カズは色白で、上背がありストレートの髪を持ち上げ、片手を上げている。
「ちょっと来るの早くないか?」
親しげにカズと話す男は、色黒でシャツの上からでもわかる筋肉質な男だった。
親しい間柄のようだが、距離感は友達とは違う。
「仕事が早めに終わったんだ」
耳と心臓が同時に反応した。どくん、と痛いほどに心臓は激しく音を鳴らし、膝から崩れ落ちそうになる。
足の感覚がなくなり、ガードレールに手をついて身体を支える。さらに心臓が著しく狂い、目がぼやけてきた。
蓮は目が見えなくなる感覚に蝕まれながらも、人の波を押しのける。
忘れもしない、穏やかな声はかずとのものだ。色黒の男に「仕事が早めに終わった」という言い方は蓮自身に向けられるものと違っていたが、滲み出る優しさは隠しようがない。間違いなくかずとだ。
荒れる呼吸を置いてけぼりにすれば余計に苦しくなるが、立ち止まってはいられなかった。
男たち二人は地下への階段を下りていく。ここで初めて蓮は止まり、息を大きく吸っては吐いた。
店の前に看板があるが、すでに目が見えなくなりつつある蓮には読めなかった。
壁を伝いながら一歩一歩下りていき、扉のドアノブに手をかけた。
「いらっしゃいませ」
アルコールの香りだけで立っていられないほどだ。とにかくきつい。
「失礼ですが、年齢を確認できるものはございますか?」
「未成年です」
飲みにきたわけでもないので、蓮は正直に言う。
「申し訳ございません。
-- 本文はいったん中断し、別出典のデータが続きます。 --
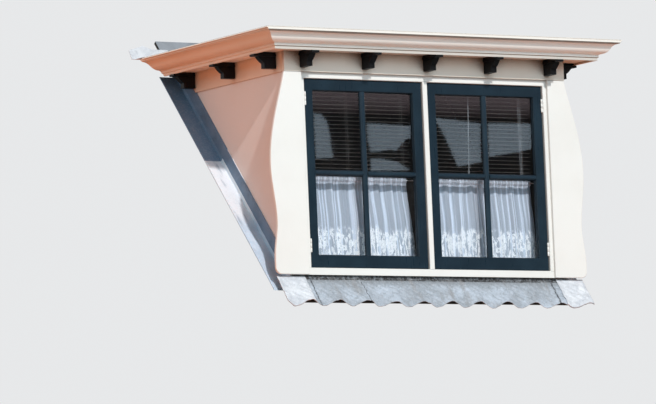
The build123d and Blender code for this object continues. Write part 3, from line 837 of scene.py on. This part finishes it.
# each curtain has its folds (count over the width, size), and how far its edges leave the solid's, at hem and top
hangings = {
    "left": {"seed": 11, "flip": True, "folds": ((9, 1.0), (14, 0.8), (23, 0.5), (5, 0.5)),
             "inset": (-0.021, 0.036, 0.0, 0.0)},
    "right": {"seed": 12, "flip": False, "folds": ((8, 0.9), (13, 0.9), (24, 0.35), (5, 0.7)),
              "inset": (0.0, 0.004, 0.022, -0.012)},
}
for side, hanging in hangings.items():
    cloth = curtainCloth("curtain_lace_" + side, **hanging)
    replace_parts(cloth, "curtain_" + side)
print("curtains ready")


# lead dressed over the tiles: a surface over (across, down the slope) with folds and mallet marks
apronLow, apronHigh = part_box("lead_apron")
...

未成年の方はご遠慮願います」
「いえっ……知り合いが中に入っていったので……!」
「知り合い?」
店員は怪訝に問い返す。
「お願いします! 入れて下さい!」
足下がふらつく。酸素が足りない。目が見えない。
たとえ二度と目が見えなくなったとしても、もし彼にもう一度会えたなら幸せだった。
「すみません、知り合いの子です」
男が店員の肩を掴む。かずとだ。
「せ、せんせ……」
「んだよそのガキ、高校生か?」
「マサ、悪いんだけどまた今度」
「ああ?」
マサと呼ばれた男は不機嫌に舌打ちをする。
迫力と頭痛が襲い、蓮は壁に背をつけた。